When accompanied by fresh-baked lepeshka (flatbread), the shurpa soup is as hearty as an entree. Photo by Wyatt Kostygan

WHEN ACCOMPANIED BY FRESH-BAKED LEPESHKA (FLATBREAD), THE SHURPA SOUP IS AS HEARTY AS AN ENTREE. PHOTO BY WYATT KOSTYGAN

And fear not, famished traveler, for we come now to the meat. As the shurpa and lagman soups suggested, Uzbekistan loves its lamb (or its mutton, to be exact). A traditional Uzbek pilaf, which is usually reserved for special occasions, comes formed into a perfect mound, with tender pieces of pulled lamb atop rice that’s been mixed with shredded carrots, onions and an ample dose of cumin. Nearly as aromatic as burning incense, the meal begins at first smell in a very real sense, as though the preparation is designed to waft into a busy thoroughfare in search of empty stomachs.

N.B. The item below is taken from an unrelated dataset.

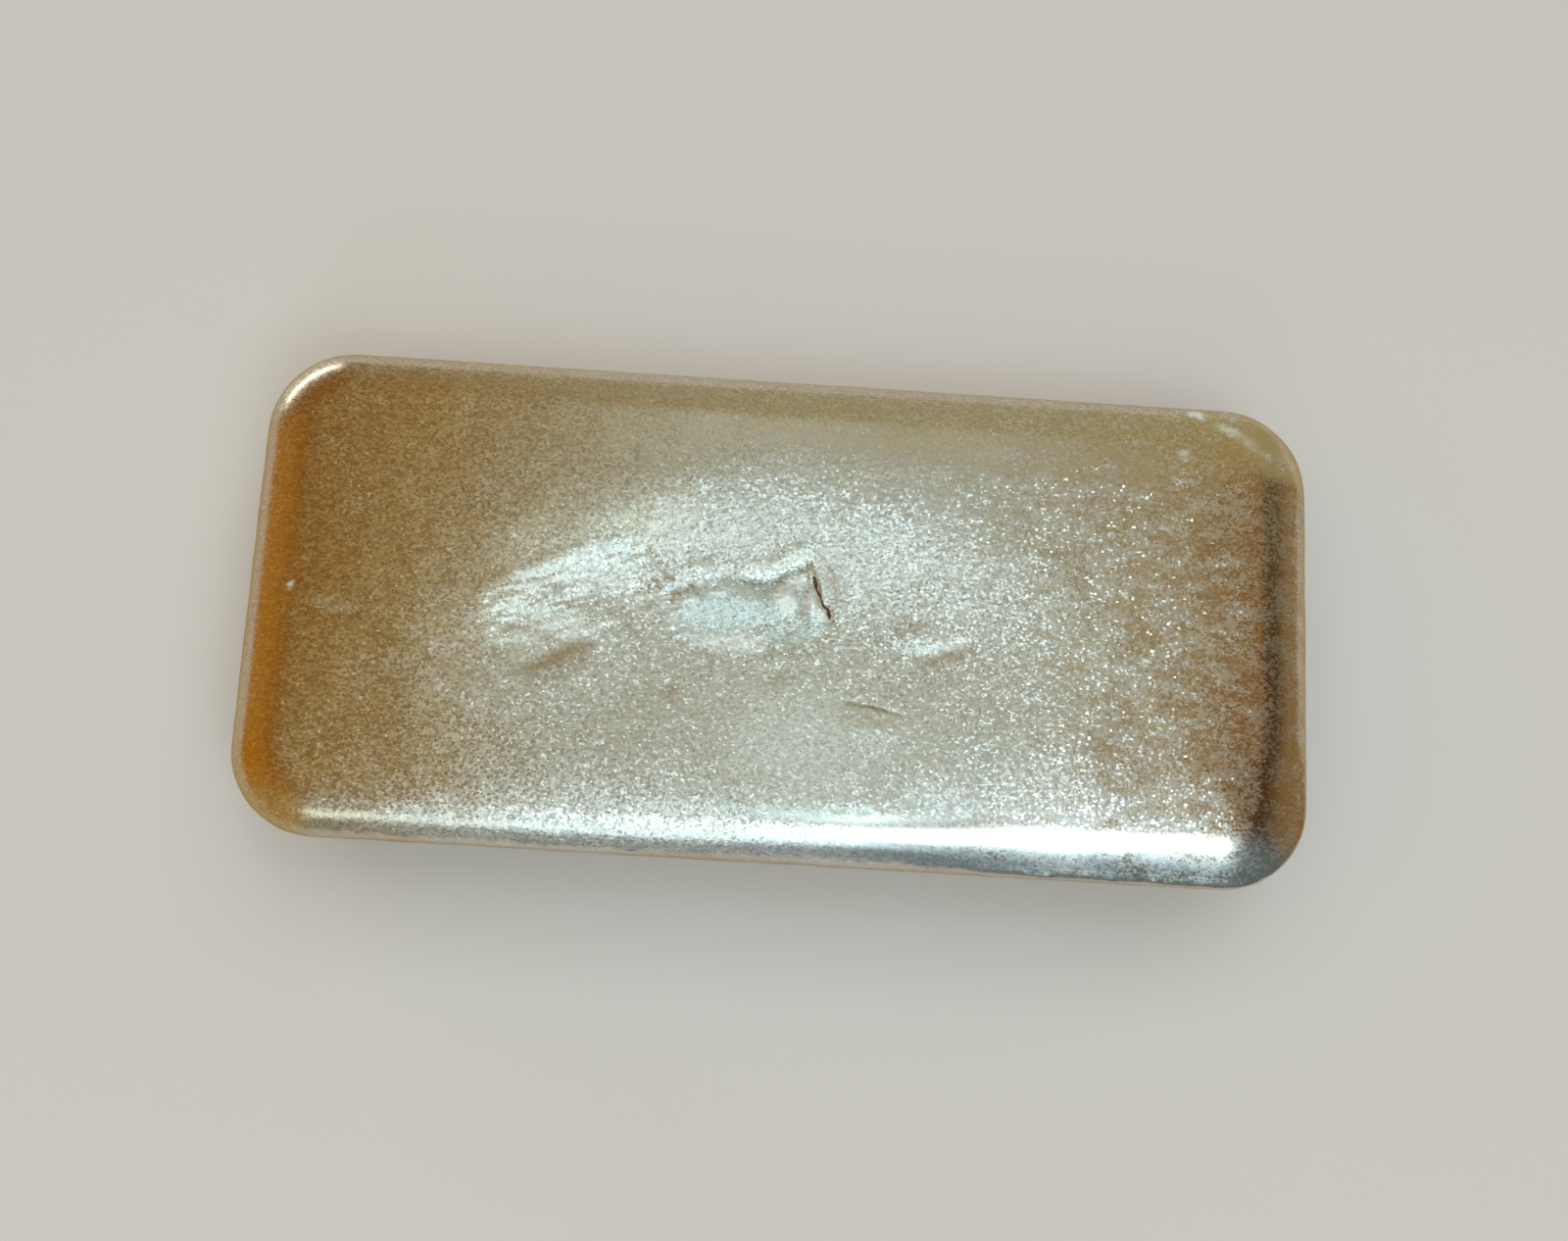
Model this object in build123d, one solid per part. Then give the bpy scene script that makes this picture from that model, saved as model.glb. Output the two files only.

An assortment of shashlik (kebabs) provide a simple dose of protein for meat lovers while a chicken tabaka includes a whole butterflied chicken lovingly seared in butter and garnished with dill and cilantro. But the lamb chop dish is otherworldly. The marinade includes something tangy the soft spoken Lyukhay does not divulge, but only citrus or rice vinegar seem like reasonable guesses to a meat bursting so effulgently with flavor that no taste bud is left deactivated. It has pep and perk while still maintaining the faint gaminess of the lamb. While it certainly helps that the final plating is also sprinkled with a bit of paprika, cumin and coriander, those spices hardly explain the juicy interior of the meat. 

At this point, the beauty of Uzbek dinnerware must be noted. Few cultures still produce more colorful and detailed bowls, plates and platters for everyday use. A pot of tea—a beverage as important to Uzbek culture as water is to its agriculture—comes served in a gorgeous kettle that looks as though it came straight from the shop of some artisan in Tashkent. Served in an equally ornate piala (handleless teacup), any Uzbek meal begins and ends with tea, a mild black and green tea blend, served unsweetened in the case of Chayhana Vostok.

As for karaoke nights, you’ll have to follow the restaurant’s social media pages and know how to read Cyrillic characters.

Chayhana Vostok, 4242 S Tamiami Trl., Sarasota, 941-923-5919.